I would say that circumstance is an important part of how we come to our values. But so is thinking for oneself and trying to articulate in one’s own words what is good and meaningful. Popular slogans and political parties and religions whitewash unique and varied points of view. They have their uses, but they also use people.

It’s kindof hard to sum it up in one post, and possibly more revealing then i want to be. Authenticity isn’t necessary about being dead honest :mrgreen:. But, i’ll give it a try…

At times i used to have that paralysing self-consciousness too that you described in that other post. Part of the problem was looking to much to the outside(from the inside, comparing memories, if that makes sense) - to the world and other people - for some objective standard i had to model my behaviour too.

But of course there isn’t one standard, so after cycling through a lot of different ones, i ended up pretty confused… that’s about the time it really starts to affect my life. The upside is, decisions get a lot more straightforward then. And from there i managed to form some rudimentary hierarchy of values.

In actuality, it is nowhere near as linear as i described here, it’s not a one time enlightment, it’s a proces over many ups and downs.
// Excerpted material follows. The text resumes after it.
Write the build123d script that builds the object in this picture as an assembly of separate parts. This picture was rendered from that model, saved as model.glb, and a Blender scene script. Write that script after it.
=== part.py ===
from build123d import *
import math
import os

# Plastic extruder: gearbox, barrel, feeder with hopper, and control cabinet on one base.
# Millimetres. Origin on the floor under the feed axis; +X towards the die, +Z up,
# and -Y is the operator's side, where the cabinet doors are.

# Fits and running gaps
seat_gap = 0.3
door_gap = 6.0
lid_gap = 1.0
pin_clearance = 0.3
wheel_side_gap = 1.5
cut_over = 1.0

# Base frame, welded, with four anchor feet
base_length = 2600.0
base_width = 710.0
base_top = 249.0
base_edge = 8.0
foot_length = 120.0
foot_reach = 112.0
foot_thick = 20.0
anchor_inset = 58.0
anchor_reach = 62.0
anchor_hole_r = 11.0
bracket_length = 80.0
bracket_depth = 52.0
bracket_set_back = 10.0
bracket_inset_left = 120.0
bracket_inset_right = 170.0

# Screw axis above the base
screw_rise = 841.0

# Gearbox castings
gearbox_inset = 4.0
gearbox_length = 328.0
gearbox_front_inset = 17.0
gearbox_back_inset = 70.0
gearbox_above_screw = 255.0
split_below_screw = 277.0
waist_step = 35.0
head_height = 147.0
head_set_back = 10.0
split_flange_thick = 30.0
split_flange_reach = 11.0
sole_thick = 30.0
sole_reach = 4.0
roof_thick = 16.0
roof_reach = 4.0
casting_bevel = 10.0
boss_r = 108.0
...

Some philosophy can help to expediate this proces, i think, to help you think more clearly, and think avenues of thought through to the end.

Circumstances play a role, sure… but can never be the whole story.
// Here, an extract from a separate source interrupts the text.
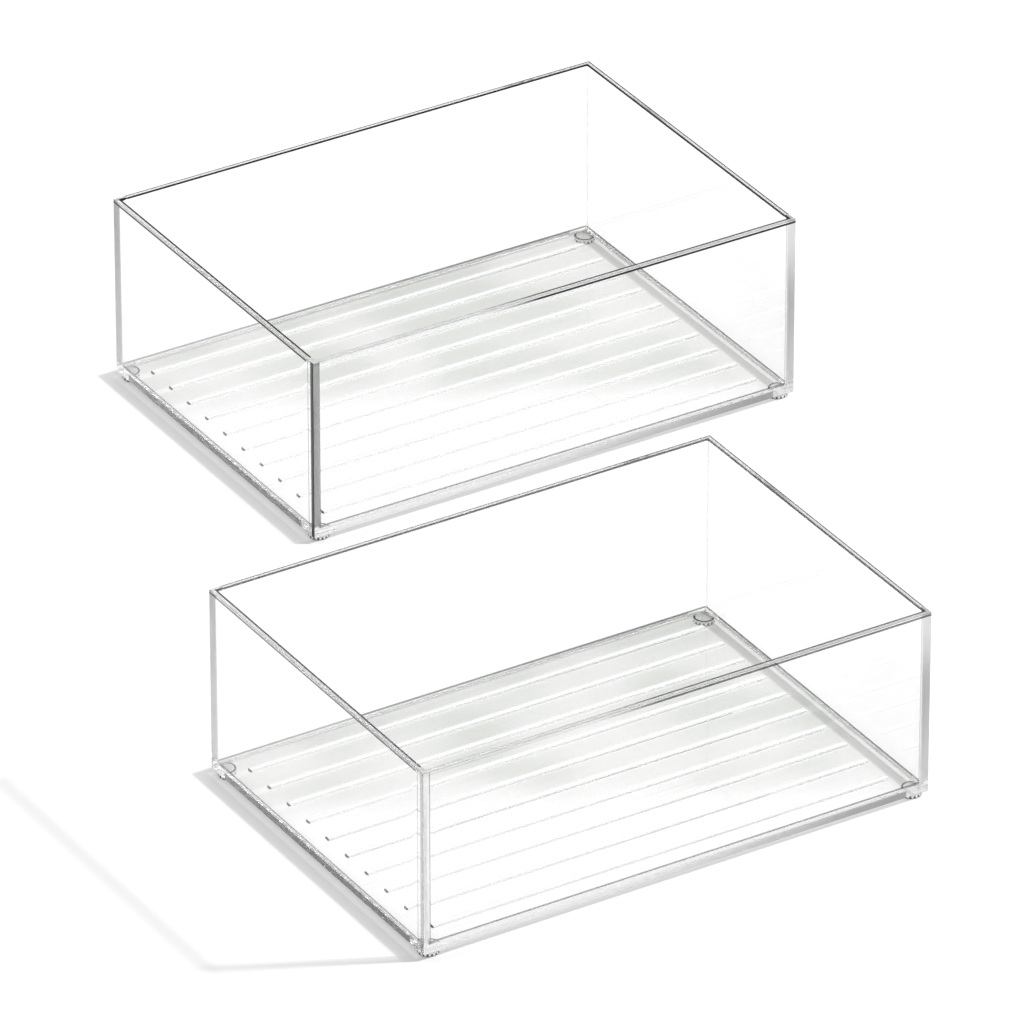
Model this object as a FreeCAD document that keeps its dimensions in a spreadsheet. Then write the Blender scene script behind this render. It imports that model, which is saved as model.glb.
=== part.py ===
import FreeCAD, Part
import Sketcher
import os

# A pair of clear, open-topped storage boxes that stand side by side and are used as a holder for brushes
# and small bottles.  Each box is one moulding: four upright walls, a flat floor and raised ribs that keep
# what lies in it off the floor.  Four clear round pads are stuck under the corners of each box.
#
# Millimetres.  +X runs along the long side of the boxes, +Y from the front box to the rear box, +Z up.
# The origin is on the surface that the pads stand on, midway between the two boxes.

doc = FreeCAD.newDocument("StorageBoxes")

# name, value, what it is
SIZES = [
    ("box_length", 280.0, "outside, along X"),
    ("box_width", 196.0, "outside, along Y"),
    ("wall_height", 99.0, "underside of the floor to the rim"),
    ("wall_thickness", 3.2, "all four walls"),
    ("floor_thickness", 3.3, "between the ribs"),
    ("outer_corner_radius", 0.6, "upright outside corners"),
    ("inner_corner_radius", 1.2, "upright inside corners"),
    ("floor_fillet", 1.8, "inside, where the walls meet the floor"),
    ("rim_rounding", 0.5, "both edges of the rim"),
    ("base_rounding", 0.5, "outside edge of the underside"),
    ("rib_width", 3.5, "across a rib"),
    ("rib_rise", 1.0, "rib top above the floor"),
    ("rib_pitch", 18.0, "from rib to rib"),
    ("rib_corner_radius", 1.0, "rib ends, seen from above"),
    ("rib_rounding", 0.4, "top edges of a rib"),
    ("rib_end_gap", 9.8, "rib end to the wall"),
    ("rib_side_gap", 10.0, "least room between the last rib and the wall"),
    ("foot_diameter", 11.0, "across a round foot pad"),
    ("foot_height", 3.0, "surface to the underside of the box"),
    ("foot_rounding", 0.9, "lower edge of a foot pad"),
    ("foot_inset", 0.1, "edge of the flat underside to the foot pad"),
    ("pair_shift", 151.6, "rear box further along X than the front box"),
    ("pair_spacing", 355.4, "rear box further along Y than the front box"),
]

sheet = doc.addObject("Spreadsheet::Sheet", "Sizes")
for row, (name, value, note) in enumerate(SIZES, start=1):
    sheet.set("A%d" % row, name)
    sheet.set("B%d" % row, str(value))
    sheet.set("C%d" % row, note)
    sheet.setAlias("B%d" % row, name)
doc.recompute()

# Sizes that follow from the driving ones, as expressions.
INNER_LENGTH = "(Sizes.box_length - 2 * Sizes.wall_thickness)"
INNER_WIDTH = "(Sizes.box_width - 2 * Sizes.wall_thickness)"
RIB_LENGTH = "(%s - 2 * Sizes.rib_end_gap)" % INNER_LENGTH
RIB_SPAN = "(%s - Sizes.rib_width - 2 * Sizes.rib_side_gap)" % INNER_WIDTH
RIB_STEPS = "floor(%s / Sizes.rib_pitch)" % RIB_SPAN
FOOT_MARGIN = "(Sizes.foot_diameter / 2 + Sizes.base_rounding + Sizes.foot_inset)"
FOOT_X = "(Sizes.box_length / 2 - %s)" % FOOT_MARGIN
FOOT_Y = "(Sizes.box_width / 2 - %s)" % FOOT_MARGIN

BOXES = [("front", -1), ("rear", 1)]
CORNERS = [("front_left", -1, -1), ("front_right", 1, -1), ("rear_left", -1, 1), ("rear_right", 1, 1)]

SAME = 1e-4          # coordinates closer than this, in mm, are the same


def originItem(body, role):
    """A plane or an axis of the body's own origin."""
    return next(item for item in body.Origin.OriginFeatures if item.Role == role)


def rectangleSketch(body, name, length, width, level="0", middle="0"):
    """A rectangle on the body's X axis, at a level above its origin, with its middle at that Y."""
    sketch = body.newObject("Sketcher::SketchObject", name)
    sketch.AttachmentSupport = [(originItem(body, "XY_Plane"), "")]
    sketch.MapMode = "FlatFace"
    sketch.setExpression("AttachmentOffset.Base.z", level)
    half = 10.0
    ends = [(-half, -half), (half, -half), (half, half), (-half, half)]
    for start, end in zip(ends, ends[1:] + ends[:1]):
        sketch.addGeometry(Part.LineSegment(FreeCAD.Vector(*start), FreeCAD.Vector(*end)), False)
    bottom, right, top, left = range(4)
    first, second = 1, 2
    for line, following in ((bottom, right), (right, top), (top, left), (left, bottom)):
        sketch.addConstraint(Sketcher.Constraint("Coincident", line, second, following, first))
    for line in (bottom, top):
        sketch.addConstraint(Sketcher.Constraint("Horizontal", line))
    for line in (right, left):
        sketch.addConstraint(Sketcher.Constraint("Vertical", line))
    origin = -1
    sizes = [
        ("length", Sketcher.Constraint("DistanceX", bottom, first, bottom, second, 2 * half), length),
        ("width", Sketcher.Constraint("DistanceY", right, first, right, second, 2 * half), width),
        ("left", Sketcher.Constraint("DistanceX", bottom, first, origin, first, half), "%s / 2" % length),
        ("near", Sketcher.Constraint("DistanceY", bottom, first, origin, first, half),
         "%s / 2 - %s" % (width, middle)),
    ]
    for label, constraint, expression in sizes:
        index = sketch.addConstraint(constraint)
        sketch.renameConstraint(index, label)
        sketch.setExpression("Constraints." + label, expression)
    return sketch


def circleSketch(body, name, diameter):
    """A circle about the body's own origin, on its lowest level."""
    sketch = body.newObject("Sketcher::SketchObject", name)
    sketch.AttachmentSupport = [(originItem(body, "XY_Plane"), "")]
    sketch.MapMode = "FlatFace"
    across = 10.0
    sketch.addGeometry(Part.Circle(FreeCAD.Vector(0, 0, 0), FreeCAD.Vector(0, 0, 1), across / 2), False)
    circle, centre, origin, point = 0, 3, -1, 1
    sketch.addConstraint(Sketcher.Constraint("Coincident", circle, centre, origin, point))
    index = sketch.addConstraint(Sketcher.Constraint("Diameter", circle, across))
    sketch.renameConstraint(index, "diameter")
    sketch.setExpression("Constraints.diameter", diameter)
    return sketch


def raised(body, name, sketch, length):
    """A sketch raised into a solid."""
    feature = body.newObject("PartDesign::Pad", name)
    feature.Profile = sketch
    feature.setExpression("Length", length)
    doc.recompute()
    return feature


def rounded(body, name, base, wanted, radius):
    """Rounds the edges of base that wanted picks out by their box of corners."""
    edges = [
        "Edge%d" % number
        for number, edge in enumerate(base.Shape.Edges, start=1)
        if wanted(edge.BoundBox)
    ]
    feature = body.newObject("PartDesign::Fillet", name)
    feature.Base = (base, edges)
    feature.setExpression("Radius", radius)
    doc.recompute()
    return feature


def upright(box):
    return box.XLength < SAME and box.YLength < SAME


def atLevel(box, level):
    return box.ZLength < SAME and abs(box.ZMin - level) < SAME


def hollow(body, walls):
    """Cuts the inside out of the block, down to the floor."""
    sketch = rectangleSketch(body, "InsideOutline", INNER_LENGTH, INNER_WIDTH, "Sizes.floor_thickness")
    inside = body.newObject("PartDesign::Pocket", "Inside")
    inside.Profile = sketch
    inside.Reversed = True
    inside.setExpression("Length", "Sizes.wall_height - Sizes.floor_thickness")
    before = walls.Shape.Volume
    doc.recompute()
    if inside.Shape.Volume > 0.5 * before:
        raise RuntimeError(body.Label + ": the inside was not cut")
    return inside


def floorRibs(body):
    """A row of low ribs along X, as many as fit between the long walls."""
    first = "(-%s * Sizes.rib_pitch / 2)" % RIB_STEPS
    sketch = rectangleSketch(body, "RibOutline", RIB_LENGTH, "Sizes.rib_width",
                             "Sizes.floor_thickness", first)
    rib = raised(body, "Rib", sketch, "Sizes.rib_rise")
    row = body.newObject("PartDesign::LinearPattern", "Ribs")
    row.Originals = [rib]
    row.Direction = (originItem(body, "Y_Axis"), [""])
    row.Mode = "Spacing"
    row.setExpression("Offset", "Sizes.rib_pitch")
    row.setExpression("Occurrences", RIB_STEPS + " + 1")
    body.Tip = row
    doc.recompute()
    floor = sheet.floor_thickness
    top = floor + sheet.rib_rise
    ends = rounded(body, "RibEnds", row, lambda box: upright(box) and abs(box.ZMin - floor) < SAME
                   and abs(box.ZMax - top) < SAME, "Sizes.rib_corner_radius")
    rounded(body, "RibCrowns", ends, lambda box: atLevel(box, top), "Sizes.rib_rounding")


def storageBox(label, side):
    """One box as it comes out of its mould.  Its own origin is under the middle of its floor."""
    body = doc.addObject("PartDesign::Body", label)
    body.Label = label
    outline = rectangleSketch(body, "Outline", "Sizes.box_length", "Sizes.box_width")
    block = raised(body, "Block", outline, "Sizes.wall_height")
    block = rounded(body, "OuterCorners", block, upright, "Sizes.outer_corner_radius")
    shell = hollow(body, block)
    inner = sheet.box_length / 2 - sheet.wall_thickness
    shell = rounded(body, "InnerCorners", shell, lambda box: upright(box)
                    and abs(abs(box.XMin) - inner) < SAME, "Sizes.inner_corner_radius")
    shell = rounded(body, "FloorFillet", shell,
                    lambda box: atLevel(box, sheet.floor_thickness), "Sizes.floor_fillet")
    shell = rounded(body, "Rim", shell, lambda box: atLevel(box, sheet.wall_height), "Sizes.rim_rounding")
    rounded(body, "Base", shell, lambda box: atLevel(box, 0), "Sizes.base_rounding")
    floorRibs(body)
    body.setExpression("Placement.Base.x", "%d * Sizes.pair_shift / 2" % side)
    body.setExpression("Placement.Base.y", "%d * Sizes.pair_spacing / 2" % side)
    body.setExpression("Placement.Base.z", "Sizes.foot_height")
    return body


def footPad(label, side, across, along):
    """A clear round pad under one corner of a box: across and along say which corner."""
    body = doc.addObject("PartDesign::Body", label)
    body.Label = label
    outline = circleSketch(body, "Outline", "Sizes.foot_diameter")
    block = raised(body, "Block", outline, "Sizes.foot_height")
    rounded(body, "Sole", block, lambda box: atLevel(box, 0), "Sizes.foot_rounding")
    body.setExpression("Placement.Base.x", "%d * Sizes.pair_shift / 2 + %d * %s" % (side, across, FOOT_X))
    body.setExpression("Placement.Base.y", "%d * Sizes.pair_spacing / 2 + %d * %s" % (side, along, FOOT_Y))
    return body


nodes = []
for name, side in BOXES:
    nodes.append(storageBox(name + "_box", side))
    for corner, across, along in CORNERS:
        nodes.append(footPad("%s_box_foot_%s" % (name, corner), side, across, along))
doc.recompute()

for item in doc.Objects:
    if "Invalid" in item.State or "Error" in item.State:
        raise RuntimeError("%s: %s" % (item.Label, item.State))
for node in nodes:
    if node.Shape.isNull() or not node.Shape.isValid() or len(node.Shape.Solids) != 1:
        raise RuntimeError(node.Label + ": its shape is not one valid solid")

os.makedirs("parts", exist_ok=True)
for node in nodes:
    node.Shape.exportStep("parts/%s.step" % node.Label)
    print("%-32s %10.1f mm3" % (node.Label, node.Shape.Volume))
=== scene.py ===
import math
import bpy
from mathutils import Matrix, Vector


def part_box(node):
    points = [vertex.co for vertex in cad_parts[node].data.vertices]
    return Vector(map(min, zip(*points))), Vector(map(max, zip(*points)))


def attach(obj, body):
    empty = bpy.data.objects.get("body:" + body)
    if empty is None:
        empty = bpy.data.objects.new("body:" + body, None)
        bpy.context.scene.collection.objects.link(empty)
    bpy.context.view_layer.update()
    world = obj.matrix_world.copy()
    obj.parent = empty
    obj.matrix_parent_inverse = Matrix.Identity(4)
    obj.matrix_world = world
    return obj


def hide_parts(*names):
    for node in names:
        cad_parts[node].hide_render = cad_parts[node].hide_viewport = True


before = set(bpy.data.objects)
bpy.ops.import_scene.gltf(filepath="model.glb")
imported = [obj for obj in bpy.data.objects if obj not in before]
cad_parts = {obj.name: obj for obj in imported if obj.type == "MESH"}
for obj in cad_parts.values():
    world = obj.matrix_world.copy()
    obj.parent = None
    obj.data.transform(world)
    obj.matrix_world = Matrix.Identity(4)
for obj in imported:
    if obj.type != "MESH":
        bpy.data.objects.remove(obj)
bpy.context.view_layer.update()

boxNames = ["front", "rear"]
cornerNames = ["front_left", "front_right", "rear_left", "rear_right"]


def newMaterial(name):
    made = bpy.data.materials.new(name)
    made.use_nodes = True
    tree = made.node_tree
    return made, tree, tree.nodes["Principled BSDF"], tree.nodes["Material Output"]


def mathNode(tree, operation, *values):
    node = tree.nodes.new("ShaderNodeMath")
    node.operation = operation
    for place, value in enumerate(values):
        if isinstance(value, (int, float)):
            node.inputs[place].default_value = value
        else:
            tree.links.new(value, node.inputs[place])
    return node.outputs[0]


def product(tree, *values):
    result = values[0]
    for value in values[1:]:
        result = mathNode(tree, "MULTIPLY", result, value)
    return result


def largest(tree, *values):
    result = values[0]
    for value in values[1:]:
        result = mathNode(tree, "MAXIMUM", result, value)
    return result


def difference(tree, first, second):
    return mathNode(tree, "SUBTRACT", first, second)


def below(tree, value, limit):
    return mathNode(tree, "LESS_THAN", value, limit)


def above(tree, value, limit):
    return mathNode(tree, "GREATER_THAN", value, limit)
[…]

People can, and do react differently to the same circumstances, even if it isn’t consciously. Self-determinism doesn’t have to be conscious determinism.

And the circumstances themselves can be chosen to some extent. If you refrain from chosing them where you can, that is also a choice.

To the extend that circumstances force you to act a certain way, it seizes to be a question of values (or authenticity) because there is no choice.

I don’t think authenticity is a really good word for it, but i’d say it is having the courage to act on your values where you can. Inauthenticity is lying to yourself.